- **WHAT YOU HAVE TO DO**
Identify the line in which "Recreate this object" appears, then reproduce that line and all remaining lines of the records word for word.

- **MATERIAL SHOWN**
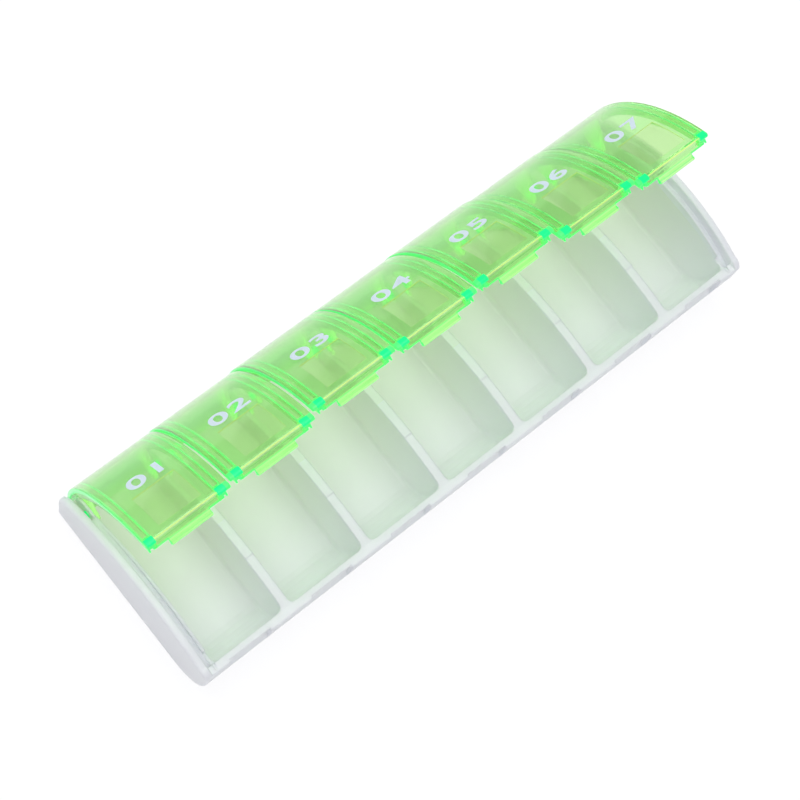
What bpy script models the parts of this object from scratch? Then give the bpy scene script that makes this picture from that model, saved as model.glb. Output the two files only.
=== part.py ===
"""Weekly pill box: a moulded tray of seven wells under seven snap lids that swing on pins at the back.

The frame has its origin under the middle of the tray, X along the row of wells, the finger side at -Y and
Z up. The lids stand part open, each at the angle that it was left at. Lengths are in metres.
"""

import math

import bmesh
import bpy
from mathutils import Matrix, Vector

MM = 0.001
DEGREE = math.pi / 180

# Overall sizes of the tray. Its length follows from the wells and its two end walls
WELL_COUNT = 7
PITCH = 21.0 * MM
DEPTH = 48.5 * MM
RIM_Z = 18.1 * MM
HINGE_Z = 10.5 * MM

# Walls and gaps of the tray
DIVIDER = 2.0 * MM
END_WALL = 1.7 * MM
FLOOR = 1.4 * MM
BACK_WALL = 1.25 * MM
BACK_MARGIN = 0.4 * MM
BACK_WALL_DROP = 3.9 * MM
RIM_WIDTH = 2.1 * MM
RIM_EDGE = 0.5 * MM
MOVING_GAP = 0.3 * MM

# Lid shell: a wide arc that runs into a roll about the hinge line
LID_WALL = 1.2 * MM
LID_GAP = 0.4 * MM
LID_SETBACK = 1.75 * MM
LID_SEAT_GAP = 0.5 * MM
ROLL_RADIUS = 5.6 * MM
DOME_RADIUS = 43.0 * MM
ROLL_END_ANGLE = 35.0 * DEGREE
TAIL_END_ANGLE = -25.0 * DEGREE
MAX_OPEN = 105.0 * DEGREE
OPEN_DEGREES = (52.4, 53.6, 55.5, 55.1, 56.0, 53.1, 51.6)

# Pins on the lids, and the ears and bores of the tray that hold them
PIN_RADIUS = 0.85 * MM
PIN_CLEARANCE = 0.15 * MM
PIN_END_GAP = 0.3 * MM
EAR_GAP = 0.5 * MM
EAR_START = 112.0 * DEGREE
SLOT_SPARE = 8.0 * DEGREE
LUG_WALL = 0.8 * MM
LUG_RIM = 1.55 * MM
LUG_START_ANGLE = -200.0 * DEGREE
LUG_END_ANGLE = 0.0 * DEGREE

# Ribs, front skirt and corner posts under the lid
RIB_WALL = 0.4 * MM
RIB_GAP = 0.25 * MM
RIB_DEPTH = 1.5 * MM
RIB_END_ANGLE = 66.0 * DEGREE
LID_LIP = 0.25 * MM
SKIRT_WALL = 1.0 * MM
SKIRT_GAP = 0.3 * MM
SKIRT_REACH = 0.7 * MM
POST_DEPTH = 1.9 * MM
POST_EASE = 0.2 * MM

# Snap tongue in the middle of the lid's front skirt
SNAP_WIDTH = 9.8 * MM
SNAP_DROP = 1.65 * MM
SNAP_BEAD = 0.15 * MM
SNAP_BEAD_HEIGHT = 0.5 * MM

# Shallow panel sunk into the top of the lid behind its front edge
PANEL_WIDTH = 9.9 * MM
PANEL_DEPTH = 0.15 * MM
PANEL_FRONT_SHARE = 0.035
PANEL_BACK_SHARE = 0.25
PANEL_CORNER = 1.2 * MM

# Outline of the tray, seen from its end
FOOT_REACH = 8.25 * MM
BOW_DROP = 6.1 * MM
SHOULDER_RADIUS = 2.4 * MM
BACK_CORNER = 1.2 * MM
END_TOP_OFFSET = 0.5 * MM
END_EDGE = 0.6 * MM

# Thin rib inside each end wall, between the two side ribs of the outer lid
END_RIB_WALL = 0.6 * MM
END_RIB_DROP = 2.0 * MM
END_RIB_RADIUS = 36.0 * MM
END_GROOVE_SPARE = 0.5 * MM
END_GROOVE_REACH = 2.2 * MM
NOTCH_SPARE = 0.75 * MM

# Top edge of the dividers, with a small step across it
DIVIDER_TOP_RADIUS = 60.0 * MM
STEP_REACH = 14.65 * MM
STEP_HEIGHT = 0.15 * MM

# Wells
WELL_CORNER = 1.3 * MM
WELL_BACK_RADIUS = 3.0 * MM

# Thumb recesses in the front wall, measured down from the rim
THUMB_WIDTH = 10.4 * MM
THUMB_DEPTH = 0.75 * MM
THUMB_SCOOP = 1.2 * MM
THUMB_LIP_DROP = 1.1 * MM
THUMB_DEEP_DROP = 3.1 * MM
THUMB_LOW_DROP = 6.1 * MM
THUMB_FOOT_DROP = 8.6 * MM

# How finely the curves are drawn, and how far cutters run past what they cut
OVERRUN = 1.0 * MM
NEARNESS = 0.01 * MM
ARC_STEP = 7.0 * DEGREE
TOP_STEP = 2.5 * DEGREE
SMOOTH_ANGLE = 30.0 * DEGREE
TURN_SEGMENTS = 20
FILLET_STEPS = 3
NOSE_STEPS = 4
BOW_STEPS = 8


def centre_below(near, near_radius, far, far_radius):
    """The centre that lies near_radius from one point and far_radius from another, on their lower side."""
    across_y = far[0] - near[0]
    across_z = far[1] - near[1]
    span = math.hypot(across_y, across_z)
    along = (near_radius ** 2 - far_radius ** 2 + span ** 2) / (2 * span)
    down = math.sqrt(near_radius ** 2 - along ** 2)
    unit_y = across_y / span
    unit_z = across_z / span
    side = -1 if unit_y > 0 else 1
    return (
        near[0] + along * unit_y - side * down * unit_z,
        near[1] + along * unit_z + side * down * unit_y,
    )


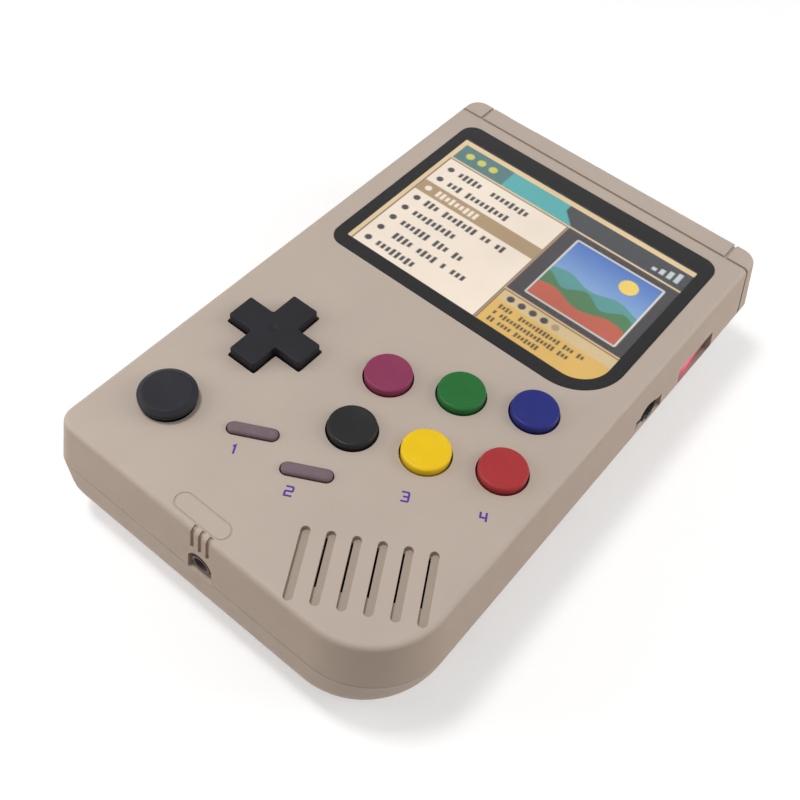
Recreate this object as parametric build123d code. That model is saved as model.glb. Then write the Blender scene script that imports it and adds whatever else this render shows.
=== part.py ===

- **FULL SOLUTION**
Recreate this object as parametric build123d code. That model is saved as model.glb. Then write the Blender scene script that imports it and adds whatever else this render shows.
=== part.py ===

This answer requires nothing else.